Start of Supplied data
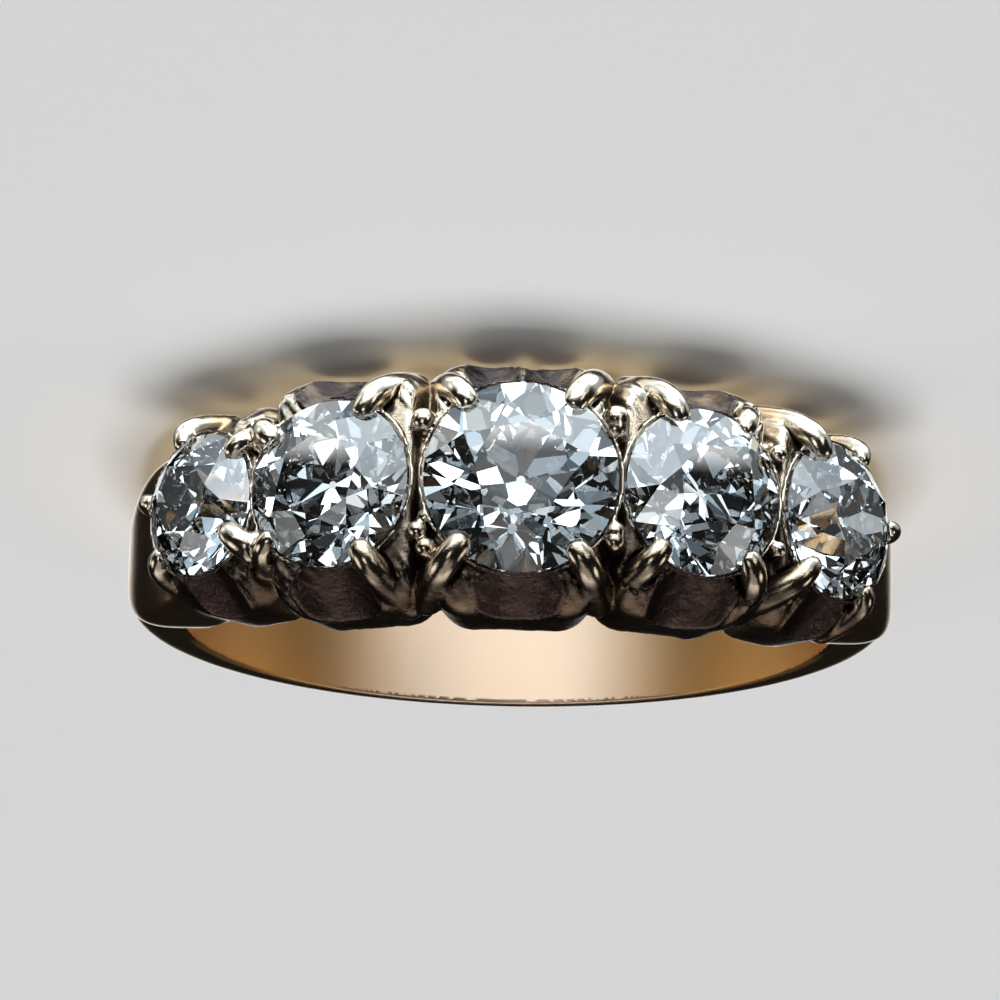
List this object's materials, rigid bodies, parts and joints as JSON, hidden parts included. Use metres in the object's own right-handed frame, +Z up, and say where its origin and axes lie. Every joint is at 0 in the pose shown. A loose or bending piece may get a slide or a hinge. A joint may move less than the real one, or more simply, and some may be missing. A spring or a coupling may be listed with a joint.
{
  "type": "five stone ring",
  "caption": "Half hoop finger ring: a plain tapering gold band with a carved head that holds graduated round old-cut diamonds in claws.",
  "frame": {"origin": "on the surface that the ring lies on, under the middle of its box", "axes": "+Z up from the surface, close to the finger hole's axis; -Y towards the head and its stones; +X towards the smaller outer stone"},
  "size_m": [0.021, 0.0228, 0.0069],
  "materials": {
    "gold": "polished",
    "diamond": "gloss"
  },
  "bodies": {
    "root": {"band_and_setting": "gold", "outer_stone_a": "diamond", "inner_stone_a": "diamond", "centre_stone": "diamond", "inner_stone_b": "diamond", "outer_stone_b": "diamond"}
  },
  "joints": []
}
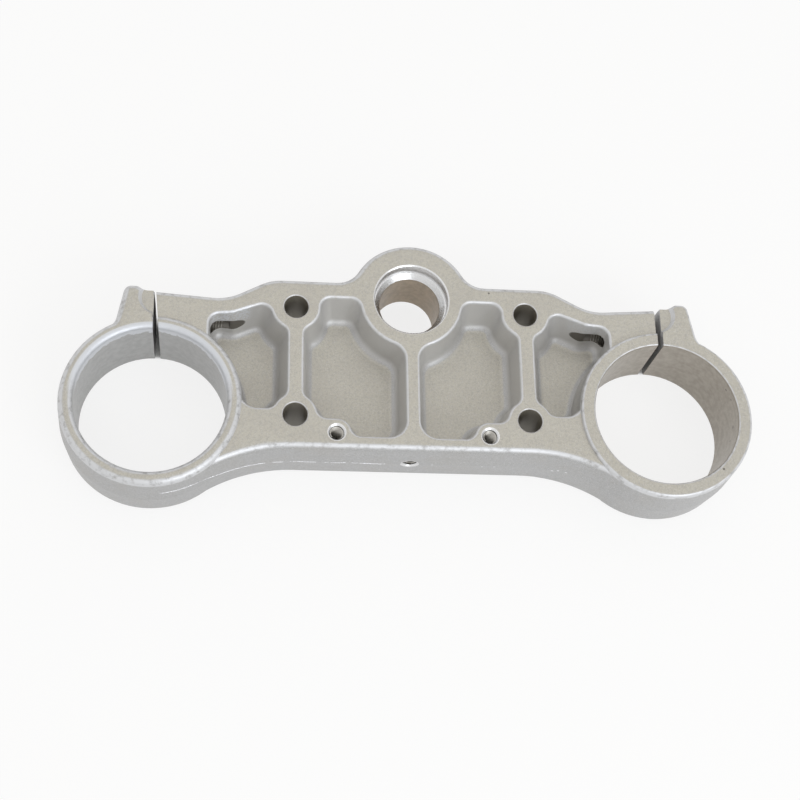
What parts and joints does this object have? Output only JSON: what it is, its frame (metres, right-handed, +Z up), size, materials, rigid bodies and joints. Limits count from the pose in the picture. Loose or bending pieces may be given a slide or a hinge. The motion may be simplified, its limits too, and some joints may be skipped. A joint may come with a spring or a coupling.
{
  "type": "motorcycle triple clamp",
  "caption": "Upper fork clamp of a motorcycle in light alloy: round clamps left and right, a stem boss at the back and a pocketed plate between them.",
  "frame": {"origin": "on the stem bore's axis, in the plane of the flat underside", "axes": "+Z up along the stem bore, out of the pocketed side; +X across to the right-hand fork clamp; +Y to the back, from the front wall towards the stem boss"},
  "size_m": [0.254, 0.0991, 0.0296],
  "materials": {
    "alloy": "satin, fine-grained forged and blasted surface with machined bores"
  },
  "bodies": {
    "root": {"triple_clamp": "alloy"}
  },
  "joints": []
}
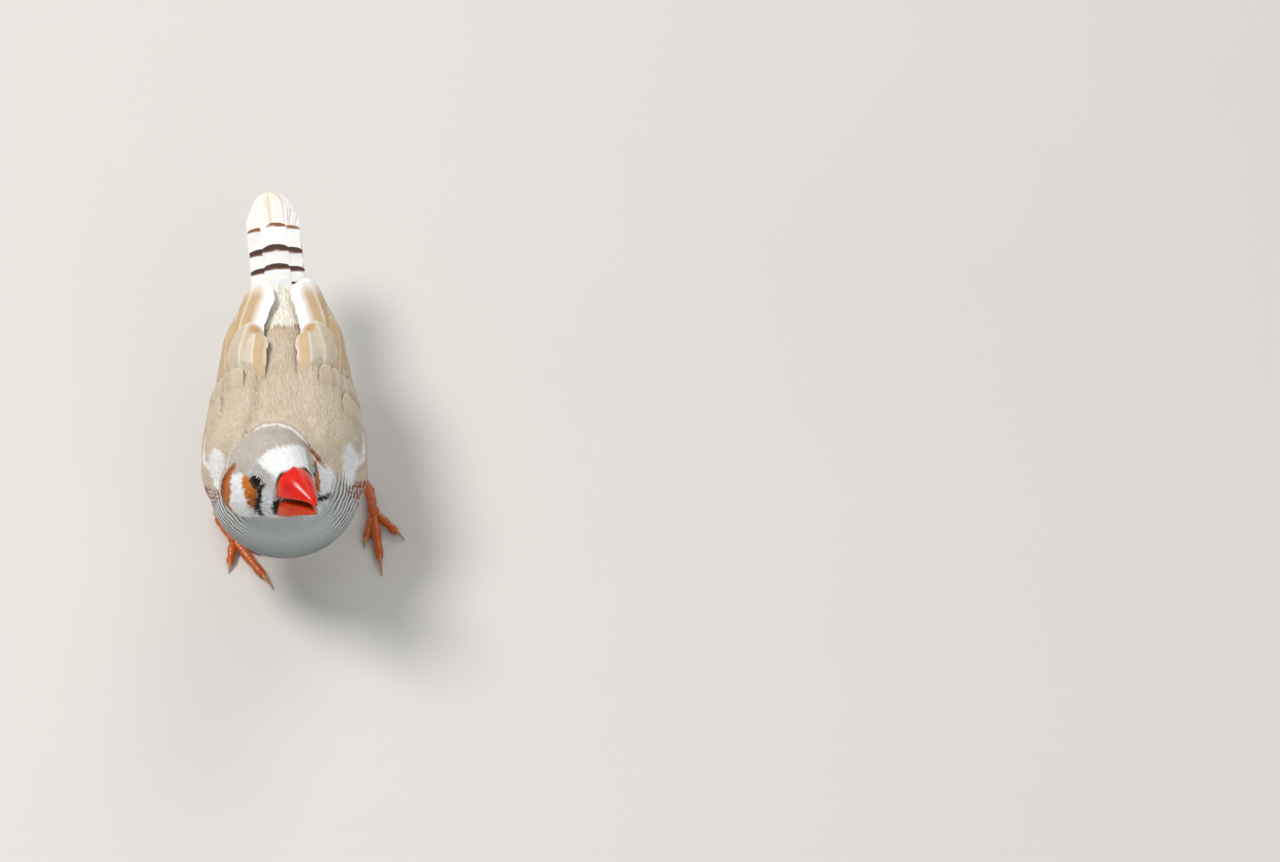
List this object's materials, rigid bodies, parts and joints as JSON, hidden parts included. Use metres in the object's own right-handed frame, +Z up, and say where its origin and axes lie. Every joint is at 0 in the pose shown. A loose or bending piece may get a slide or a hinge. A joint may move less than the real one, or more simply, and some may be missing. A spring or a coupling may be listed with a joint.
{
  "type": "zebra finch model",
  "caption": "still life-size model of a standing male zebra finch, head turned and lifted, with folded wings, closed tail and slightly open bill",
  "frame": {"origin": "the middle of the bird's box, at the level of the floor that its feet stand on", "axes": "+Z up, the bird faces -Y, +X is the bird's left side"},
  "size_m": [0.0476, 0.1116, 0.0554],
  "materials": {
    "face_plumage": "soft small feathers, white with grey crown",
    "throat_plumage": "soft silvery grey feathers with fine dark barring",
    "body_plumage": "soft fawn feathers above, off-white below",
    "wing_feathers": "smooth fawn flight feathers with white edges",
    "tail_feathers": "smooth cream feathers under white coverts barred dark brown",
    "shin_plumage": "soft off-white feathers",
    "bill_red": "semi-gloss horn, scarlet",
    "bill_orange": "semi-gloss horn, deep orange",
    "eye": "wet gloss, dark red-brown",
    "leg_skin": "scaly orange skin with paler horn claws"
  },
  "bodies": {
    "root": {"head": "face_plumage", "neck": "throat_plumage", "torso": "body_plumage", "bill_upper": "bill_red", "bill_lower": "bill_orange", "tail": "tail_feathers", "eye_left": "eye", "eye_right": "eye", "wing_left": "wing_feathers", "wing_right": "wing_feathers", "shin_left": "shin_plumage", "shin_right": "shin_plumage", "shank_left": "leg_skin", "shank_right": "leg_skin", "foot_left": "leg_skin", "foot_right": "leg_skin"}
  },
  "joints": []
}
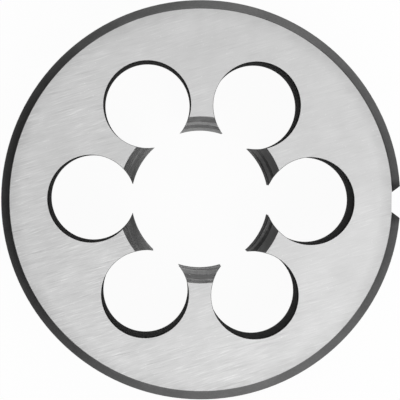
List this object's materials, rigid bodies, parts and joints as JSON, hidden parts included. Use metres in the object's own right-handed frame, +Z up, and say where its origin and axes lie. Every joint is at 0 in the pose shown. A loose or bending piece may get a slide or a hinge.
End of Supplied data
Task description —
Copy out the material above in its entirety. Every detail must match.

Task result —
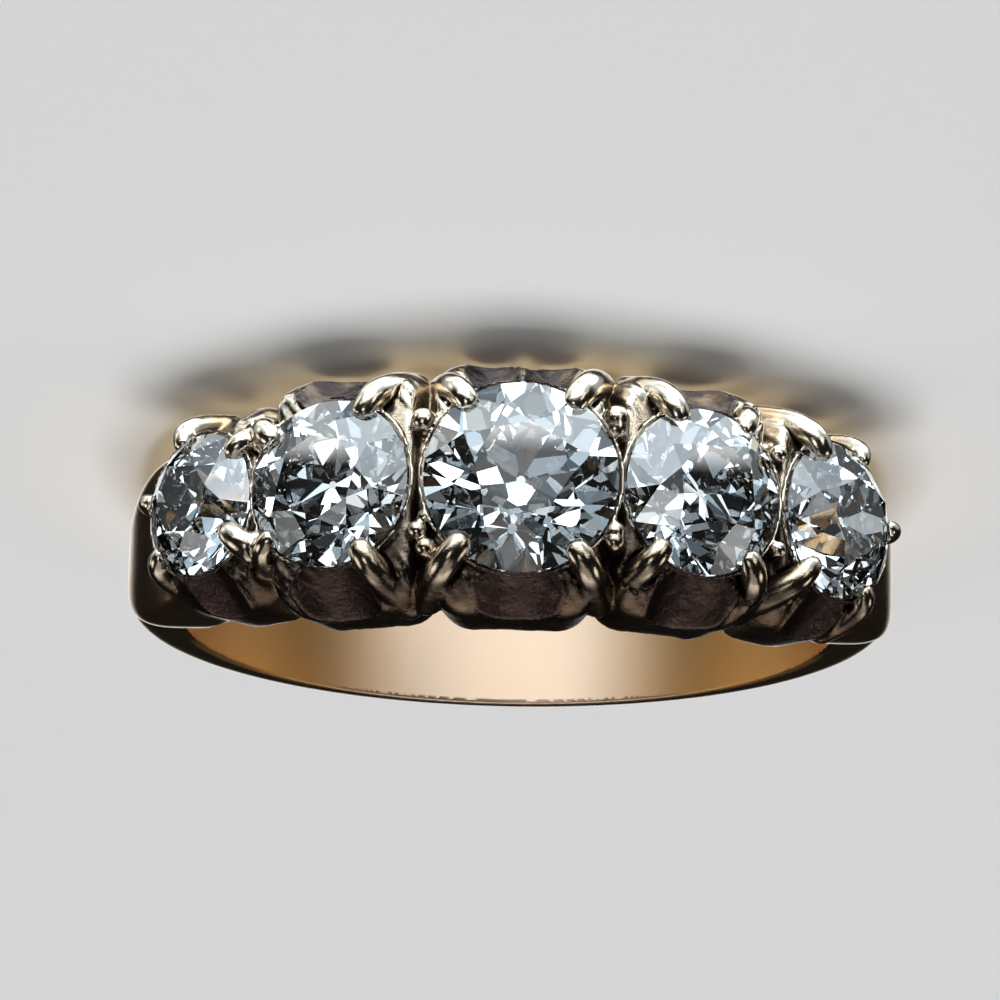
List this object's materials, rigid bodies, parts and joints as JSON, hidden parts included. Use metres in the object's own right-handed frame, +Z up, and say where its origin and axes lie. Every joint is at 0 in the pose shown. A loose or bending piece may get a slide or a hinge. A joint may move less than the real one, or more simply, and some may be missing. A spring or a coupling may be listed with a joint.
{
  "type": "five stone ring",
  "caption": "Half hoop finger ring: a plain tapering gold band with a carved head that holds graduated round old-cut diamonds in claws.",
  "frame": {"origin": "on the surface that the ring lies on, under the middle of its box", "axes": "+Z up from the surface, close to the finger hole's axis; -Y towards the head and its stones; +X towards the smaller outer stone"},
  "size_m": [0.021, 0.0228, 0.0069],
  "materials": {
    "gold": "polished",
    "diamond": "gloss"
  },
  "bodies": {
    "root": {"band_and_setting": "gold", "outer_stone_a": "diamond", "inner_stone_a": "diamond", "centre_stone": "diamond", "inner_stone_b": "diamond", "outer_stone_b": "diamond"}
  },
  "joints": []
}
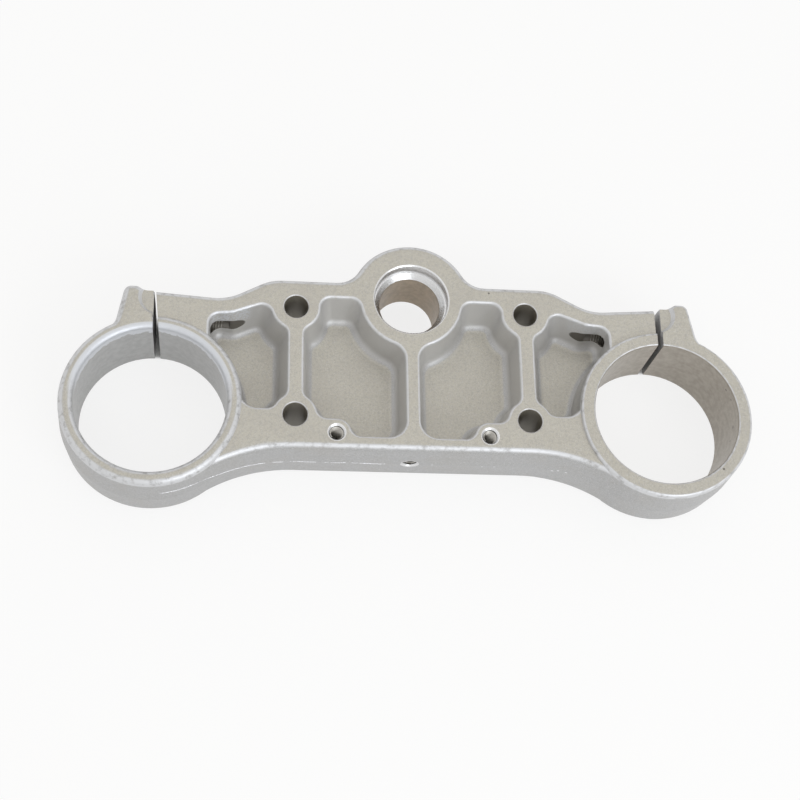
What parts and joints does this object have? Output only JSON: what it is, its frame (metres, right-handed, +Z up), size, materials, rigid bodies and joints. Limits count from the pose in the picture. Loose or bending pieces may be given a slide or a hinge. The motion may be simplified, its limits too, and some joints may be skipped. A joint may come with a spring or a coupling.
{
  "type": "motorcycle triple clamp",
  "caption": "Upper fork clamp of a motorcycle in light alloy: round clamps left and right, a stem boss at the back and a pocketed plate between them.",
  "frame": {"origin": "on the stem bore's axis, in the plane of the flat underside", "axes": "+Z up along the stem bore, out of the pocketed side; +X across to the right-hand fork clamp; +Y to the back, from the front wall towards the stem boss"},
  "size_m": [0.254, 0.0991, 0.0296],
  "materials": {
    "alloy": "satin, fine-grained forged and blasted surface with machined bores"
  },
  "bodies": {
    "root": {"triple_clamp": "alloy"}
  },
  "joints": []
}
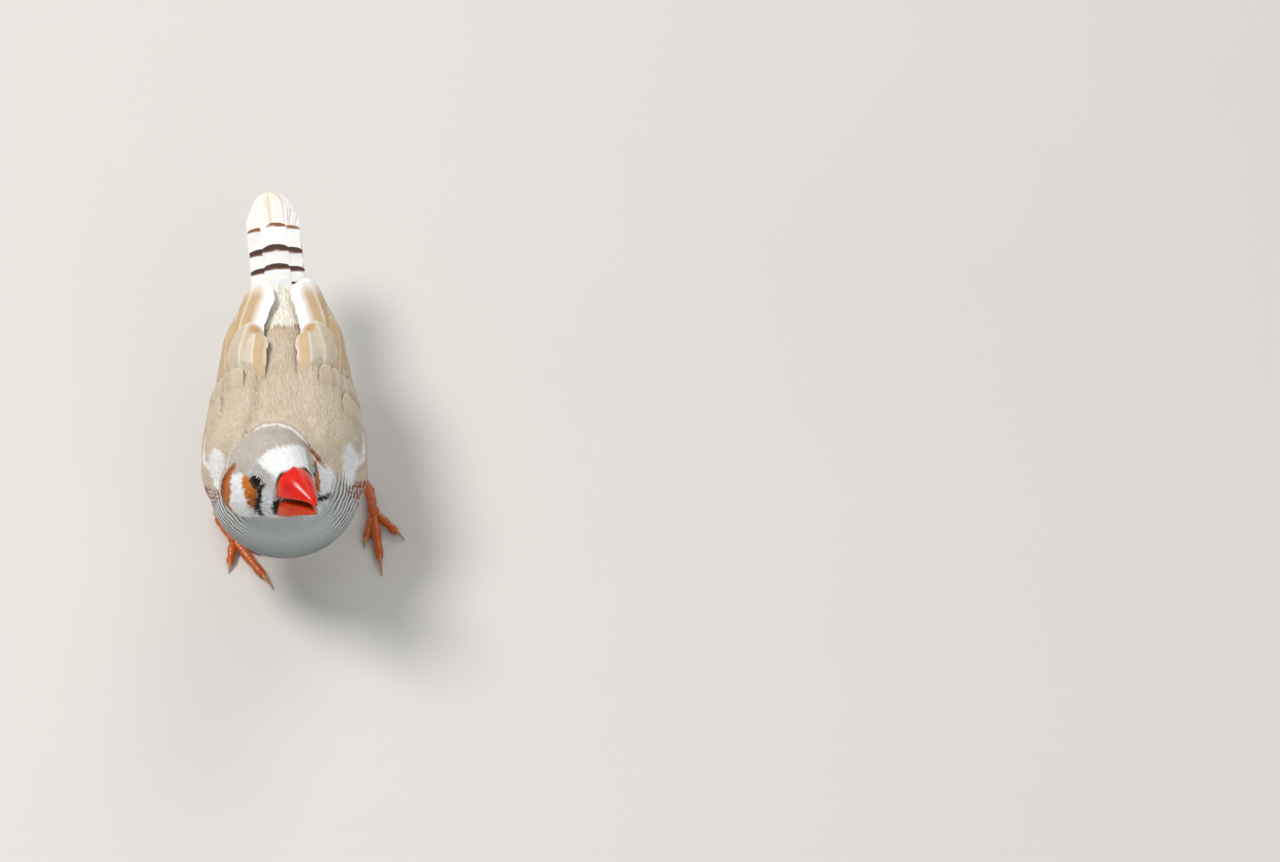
List this object's materials, rigid bodies, parts and joints as JSON, hidden parts included. Use metres in the object's own right-handed frame, +Z up, and say where its origin and axes lie. Every joint is at 0 in the pose shown. A loose or bending piece may get a slide or a hinge. A joint may move less than the real one, or more simply, and some may be missing. A spring or a coupling may be listed with a joint.
{
  "type": "zebra finch model",
  "caption": "still life-size model of a standing male zebra finch, head turned and lifted, with folded wings, closed tail and slightly open bill",
  "frame": {"origin": "the middle of the bird's box, at the level of the floor that its feet stand on", "axes": "+Z up, the bird faces -Y, +X is the bird's left side"},
  "size_m": [0.0476, 0.1116, 0.0554],
  "materials": {
    "face_plumage": "soft small feathers, white with grey crown",
    "throat_plumage": "soft silvery grey feathers with fine dark barring",
    "body_plumage": "soft fawn feathers above, off-white below",
    "wing_feathers": "smooth fawn flight feathers with white edges",
    "tail_feathers": "smooth cream feathers under white coverts barred dark brown",
    "shin_plumage": "soft off-white feathers",
    "bill_red": "semi-gloss horn, scarlet",
    "bill_orange": "semi-gloss horn, deep orange",
    "eye": "wet gloss, dark red-brown",
    "leg_skin": "scaly orange skin with paler horn claws"
  },
  "bodies": {
    "root": {"head": "face_plumage", "neck": "throat_plumage", "torso": "body_plumage", "bill_upper": "bill_red", "bill_lower": "bill_orange", "tail": "tail_feathers", "eye_left": "eye", "eye_right": "eye", "wing_left": "wing_feathers", "wing_right": "wing_feathers", "shin_left": "shin_plumage", "shin_right": "shin_plumage", "shank_left": "leg_skin", "shank_right": "leg_skin", "foot_left": "leg_skin", "foot_right": "leg_skin"}
  },
  "joints": []
}
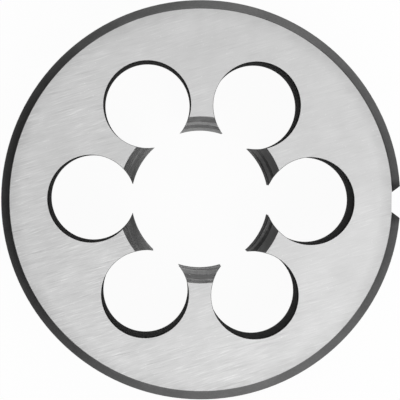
List this object's materials, rigid bodies, parts and joints as JSON, hidden parts included. Use metres in the object's own right-handed frame, +Z up, and say where its origin and axes lie. Every joint is at 0 in the pose shown. A loose or bending piece may get a slide or a hinge.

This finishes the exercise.